PWD to do Seaver St with cycletracks on one side only
Interim Commissioner of the Public Works Department’s Michael Dennehy is a promising promotion within the Martin Walsh Administration in many regards, but the new commish did not see fit to help community members agree on one solution for Seaver Street.
In response to a letter signed by 48 community members and the Bike Union’s Organizing Group asking to keep bicycles away from moving traffic and out of the door zone with a cycle track on both sides of the street, he responded that, “The project is going to go forward as is… there are safety concerns on that stretch of Seaver Street for people exiting cars into such a narrow travel lane.”
Despite the setback, efforts were not all for naught. On Seaver Street, working with the Roxbury Bicycle Brigade, members of Bikes Not Bombs and others, the Bike Union did win a cycletrack on the other Eastbound side of the street, and the critical area around the cliffs in Franklin Park where speeds are high and visibility is low.
In the meantime, the bodies of cyclists riding in the Public Work Department’s (PWD) bike lane on the Westbound side of the street may end up serving as a buffer to protect the “people exiting cars” that Mr. Dennehy describes.

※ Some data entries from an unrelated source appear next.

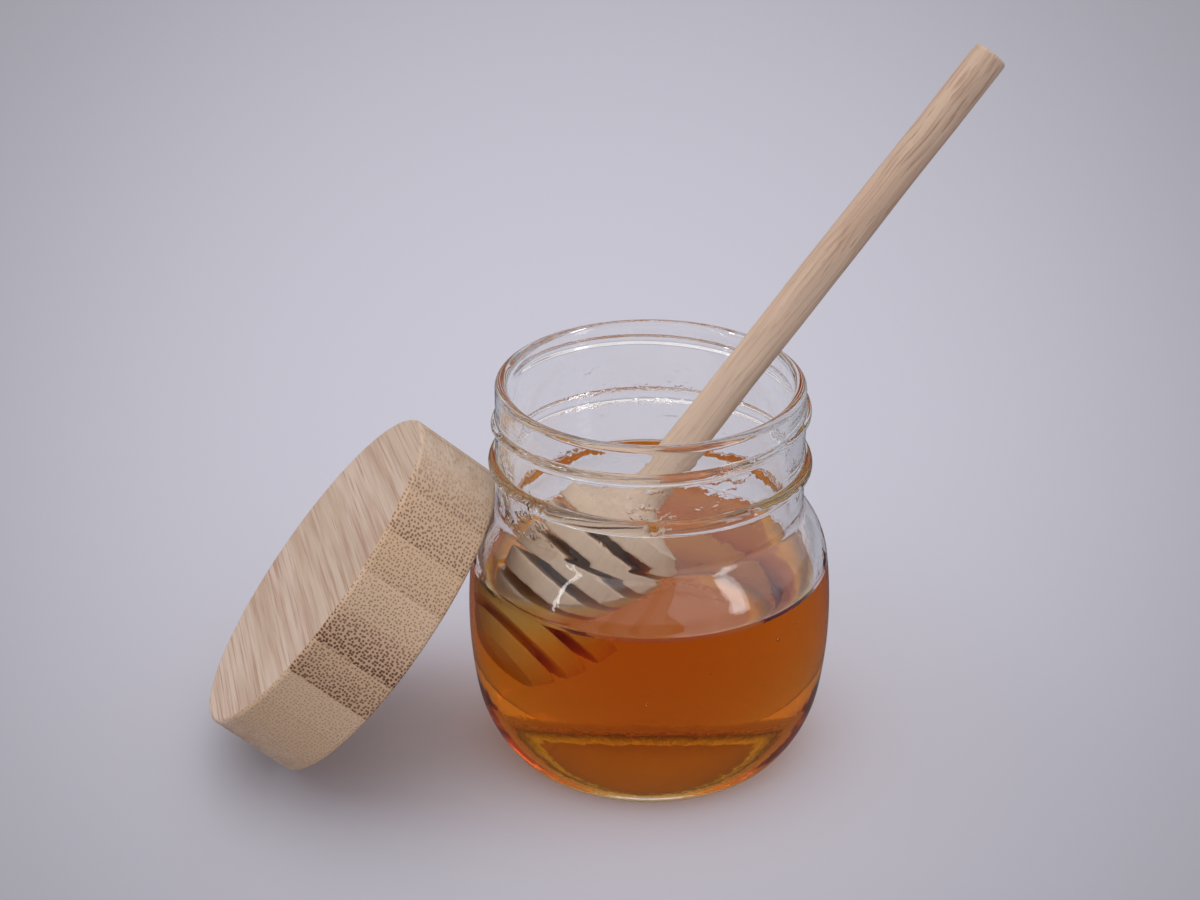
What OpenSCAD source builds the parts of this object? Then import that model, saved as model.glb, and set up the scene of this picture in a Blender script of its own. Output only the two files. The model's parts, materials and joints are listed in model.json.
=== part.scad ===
// A belly-shaped glass honey jar with a screw neck, the honey in it, a wooden
// honey dipper standing in the honey, and the bamboo screw cap taken off and
// leaned against the neck. Millimetres, +Z up, the jar stands on the floor z = 0
// with its axis on the Z axis, and the cap leans on it from the -X side.

/* [Jar] */
// height from the floor to the top of the rim
jar_h = 88; // [84:1:106]
// widest diameter of the belly
body_d = 80.4; // [78:0.2:97]
// height of the widest place above the floor
belly_z = 33.4; // [31:0.2:34]
// side radius of the belly, seen in section
side_r = 102.5; // [90:0.5:130]
// angle over which the side curves from the widest place up to the shoulder
side_up = 7.4; // [5:0.1:9]
// angle over which the side curves from the widest place down to the heel curve
side_down = 10; // [8:0.5:12]
// radius of the shoulder
shoulder_r = 19.3; // [17:0.1:21]
// radius of the large curve from the side into the base
corner_r = 29.9; // [28:0.1:32]
// small radius where that curve meets the floor
heel_r = 1.7; // [1:0.1:3]
// glass thickness of the body and of the neck
wall = 2.8; // [2.2:0.1:3.4]
// height of the inside floor above the table
floor_z = 5; // [4:0.1:6]
// radius inside, where the wall turns into the floor
floor_fillet = 6; // [4:0.5:8]
// width of the ring the jar stands on
foot_w = 5.5; // [3:0.5:8]
// rise of the hollow under the base
push_up = 1.6; // [1:0.1:2.2]

/* [Neck] */
// outside diameter of the plain neck
neck_d = 67.5; // [65:0.1:68]
// radius of the hollow curve between the neck and the shoulder
neck_fillet = 2.5; // [1.5:0.1:4]
// radius of the outer edge of the rim
rim_round = 1.4; // [0.8:0.1:1.4]
// outside diameter over the screw thread
thread_d = 69.8; // [69:0.1:70.4]
// rise of the thread in one turn
thread_pitch = 5; // [4:0.1:5.6]
// height of the thread ridge
thread_w = 2.2; // [1.6:0.1:2.6]
// how far below the rim the thread starts
thread_start = 4; // [3:0.1:5]
// compass angle of the start of the thread
thread_angle = 165; // [0:5:355]
// outside diameter of the bead under the thread
bead_d = 70.8; // [69.5:0.1:71.2]
// height of the bead
bead_h = 3.6; // [2.6:0.1:4.2]
// how far the middle of the bead lies below the rim
bead_drop = 18.8; // [16:0.1:20]

/* [Honey] */
// height of the honey's surface above the table
honey_z = 44.5; // [20:0.5:46]

/* [Dipper] */
// whole length of the dipper
dipper_l = 166; // [150:1:200]
// diameter of the handle at its top end
handle_d = 8; // [7:0.1:10]
// extra diameter of the handle where it meets the head
handle_taper = 0.5; // [0:0.1:1]
// chamfer on the top end of the handle
handle_edge = 0.7; // [0.3:0.1:1.2]
// widest diameter of the ribbed head
head_d = 32; // [26:0.5:33]
// how far above the tip the head is widest
head_mid = 24; // [20:0.5:28]
// half the length of the oval that the ribs follow
head_half = 28.3; // [27:0.1:34]
// number of ribs
ribs = 6; // [5:1:6]
// distance from one rib to the next
rib_pitch = 6.5; // [5.8:0.1:6.6]
// width of the groove between two ribs
groove_w = 2.2; // [1.4:0.1:2.8]
// diameter of the core at the bottom of the grooves
core_d = 11; // [9.5:0.5:13]
// break on the sharp edges of the ribs
rib_edge = 0.35; // [0.2:0.05:0.5]
// length of the flare that runs from the head into the handle
flare_l = 8; // [5:0.5:12]
// compass angle that the handle points to
dipper_turn = 26.3; // [10:0.5:60]
// how far the stick passes to the side of the jar's axis
dipper_side = 0.9; // [0:0.1:3]
// height of the tip's middle above the table
tip_z = 28.7; // [28:0.1:31]
// play between the lowest rib and the inside of the belly
tip_play = 0.15; // [0.1:0.05:2]
// play between the stick and the rim
dipper_play = 0.2; // [0.1:0.05:0.4]

/* [Cap] */
// outside diameter of the cap
cap_d = 80; // [78:0.5:96]
// height of the cap
cap_h = 20.6; // [18.5:0.1:25]
// thickness of the cap's top
cap_top = 5.2; // [4:0.1:6]
// play around the thread and bead inside the cap
cap_play = 1; // [0.4:0.1:1.6]
// rounding of the cap's outer edges
cap_round = 1; // [0.5:0.1:1.5]
// rounding of the edge of the cap's recess
recess_round = 0.6; // [0.3:0.1:1]
// slope of the leaning cap: how far its top face looks up
cap_lean = 38.3; // [30:0.1:44]
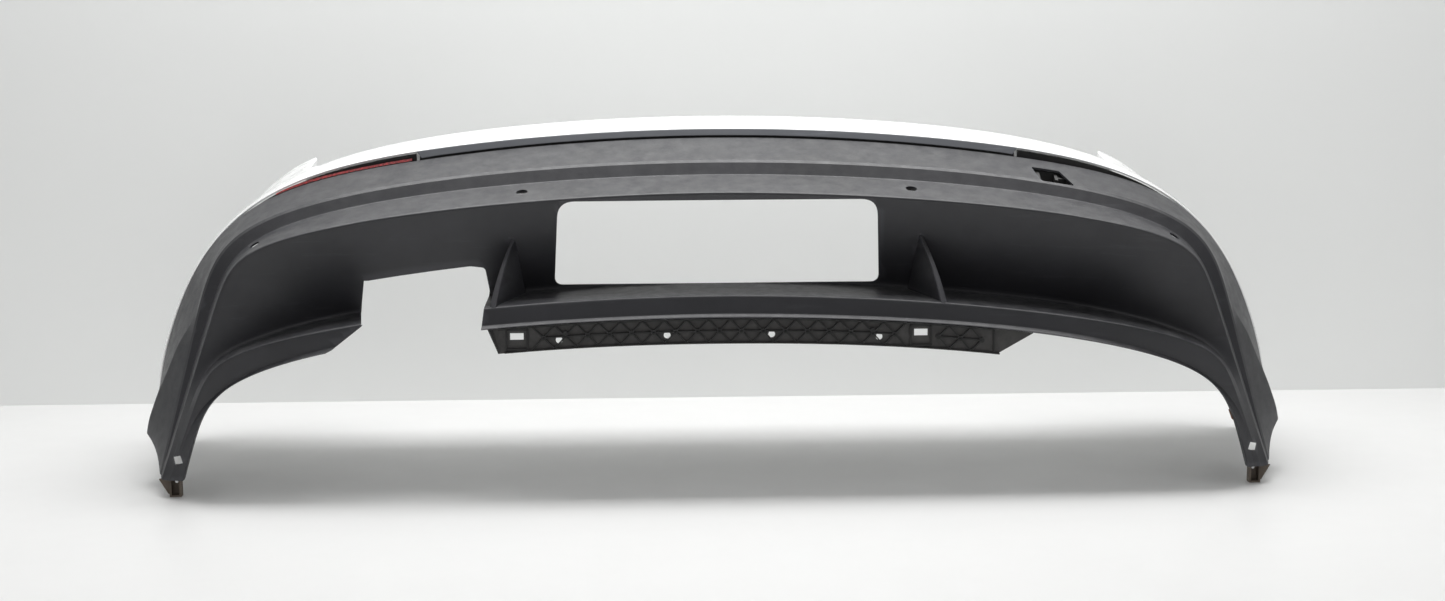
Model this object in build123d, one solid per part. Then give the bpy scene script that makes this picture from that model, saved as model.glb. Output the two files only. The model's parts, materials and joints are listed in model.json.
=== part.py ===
from build123d import *
from math import asin, cos, degrees, exp, hypot, log, pi, radians, sin, sqrt
import os

# Rear bumper cover, standing on its wing ends. Millimetres, +Z up (rearward on the vehicle),
# +X to the viewer's right, +Y away from the viewer (upward on the vehicle), origin on the floor.

# ---- driving sizes -------------------------------------------------------------------------
SKIN = 3.0                 # wall of both moulded skins
GAP = 0.4                  # clearance between neighbouring pieces
PIVOT_X = 450.0            # corner sections fan out from this point
PIVOT_Z = 130.0
CAP_SOFT = 7.0             # how softly a wing line reaches its widest x
HORN_X = 690.0             # inner edge of the corner horns
HORN_Y = 500.0
SILL_Y = 385.0             # top edge of the painted face in the middle
SILL_DEPTH = 104.0         # loading sill, forward from the painted face
WING_TOP_Y = 446.0         # top edge of the wing where it meets the floor
MIDDLE_Y = 246.0           # half way between the lip's bead and the horns' tops

# A feature line runs from the centre, round the corner and down the wing:
# half span at the crown, half span at the foot, crown z, foot z, crown sag,
# crown sharpness, corner sharpness, y in the middle, y at the foot, y exponent, widest x
LINES = {
    "crest": (825, 968, 574, 0, 91, 0.33, 0.32, 240, 240, 1, 918),
    "paint_edge": (845, 946, 560, 0, 98, 0.235, 0.49, 205, 200, 1, 913),
    "trim_edge": (842, 945, 546, 0, 103, 0.18, 0.46, 199, 195, 1, 911),
    "waist": (769, 886, 514, 5, 30, 1.02, 0.157, 124, 50, 1, 990),
    "step": (744, 886, 494, 7, 27, 1.08, 0.145, 112, 49, 1, 990),
    "ledge": (733, 880, 473, 17, 35, 1.25, 0.10, 40, 46, 1, 990),
    "lip_top": (764, 873, 318, 0, 45, 1.10, 0.14, 4, 44, 1.5, 990),
    "lip_foot": (781, 858, 290, 0, -26, 1.14, 0.49, 0, 43, 1.5, 990),
    "bead": (765, 850, 284, 0, 32, 0.86, 0.284, -8, 42, 1.5, 990),
}

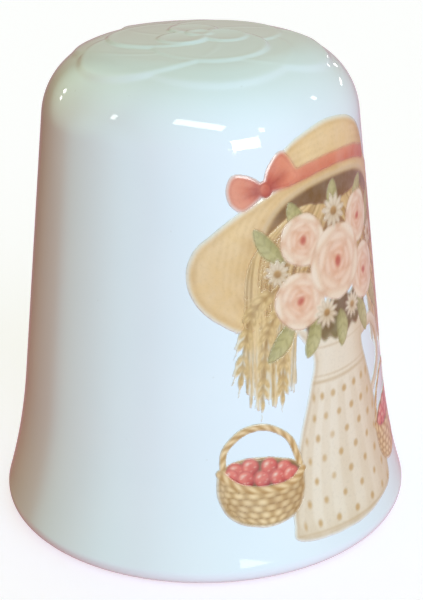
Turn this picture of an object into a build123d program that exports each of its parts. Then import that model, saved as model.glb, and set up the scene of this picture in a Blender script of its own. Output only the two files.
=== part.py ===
"""Glazed porcelain souvenir thimble with a moulded rose crown and a fired-on printed still life.

Frame: origin at the centre of the ground foot ring, +Z up, the print faces -Y. Units are millimetres.
"""
from build123d import *
import os
from math import cos, pi, radians, sin, sqrt, tan

# ---- outside shape, measured over the glaze ----
HEIGHT = 26.0  # ground foot ring to the top of the rose bud
FOOT_RADIUS = 11.2  # widest point of the flared foot
FOOT_ROUND = 0.8  # rounding under the flared foot
SKIRT_LEAN = 17.0  # lean of the skirt where it leaves the foot rounding, degrees
FLARE_RADIUS = 35.0  # hollow sweep between skirt and wall
WALL_LEAN = 6.35  # lean of the conical wall, degrees
SHOULDER_RADIUS = 3.8
SHOULDER_END = 84.0  # where the shoulder rounding meets the crown dome, degrees

# ---- bisque foot ring, glazes and print ----
RING_OUTER = 10.25  # flat ground ring that the thimble stands on
RING_INNER = 9.75
GLAZE_STOP = 50.0  # glaze ends this far round the foot rounding, degrees below level
GLAZE = 0.15
INNER_GLAZE = 0.12
PRINT_FILM = 0.05
SMALLEST_PATCH = 0.3  # square millimetres; the print has no island of ink smaller than this

# ---- finger cavity, measured over the inner glaze ----
MOUTH_RADIUS = 8.8
LIP_ROUND = 0.75
CEILING = 23.2
CEILING_ROUND = 2.6
CAVITY_LEAN = 6.35  # taper of the finger cavity, degrees

# ---- rose moulded on the crown: petals, plan radius, distance from axis, rise, turn (degrees) ----
ROSE_TIERS = [
    (3, 4.5, 2.3, 0.09, 233.0),
    (3, 3.7, 3.2, 0.14, 173.0),
    (3, 3.1, 1.9, 0.19, 238.0),
    (3, 1.45, 1.25, 0.26, 178.0),
    (1, 0.9, 0.0, 0.30, 0.0),
]
ROSE_RISE = max(tier[3] for tier in ROSE_TIERS)
PETAL_OVERLAP = 0.03  # the second petal of a tier lies this much lower, tucked under its neighbours
ROSE_FLOOR = 24.0  # petals start inside the crown at this height
PETAL_SEAM = 180.0  # turns the seam of each petal's round edge inwards, under the next tier, degrees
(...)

Seaver Street is another in what has been a pattern of community outreach from the Public Works Department that tends to divide communities rather than bring them together. The other example we’re aware of was on Mass Ave from the Boston Medical Center to Symphony Hall. The neighborhood’s goals there were similar, calmer traffic, safer for pedestrians and bikes, but because the department didn’t work with the LivableStreets Alliance to bring their ambitious plan in accord with residents—and instead played the two off of each other, we ended up with narrow, door-zone bike lanes. Anything was better than nothing it was said at the time, and we can say that again now.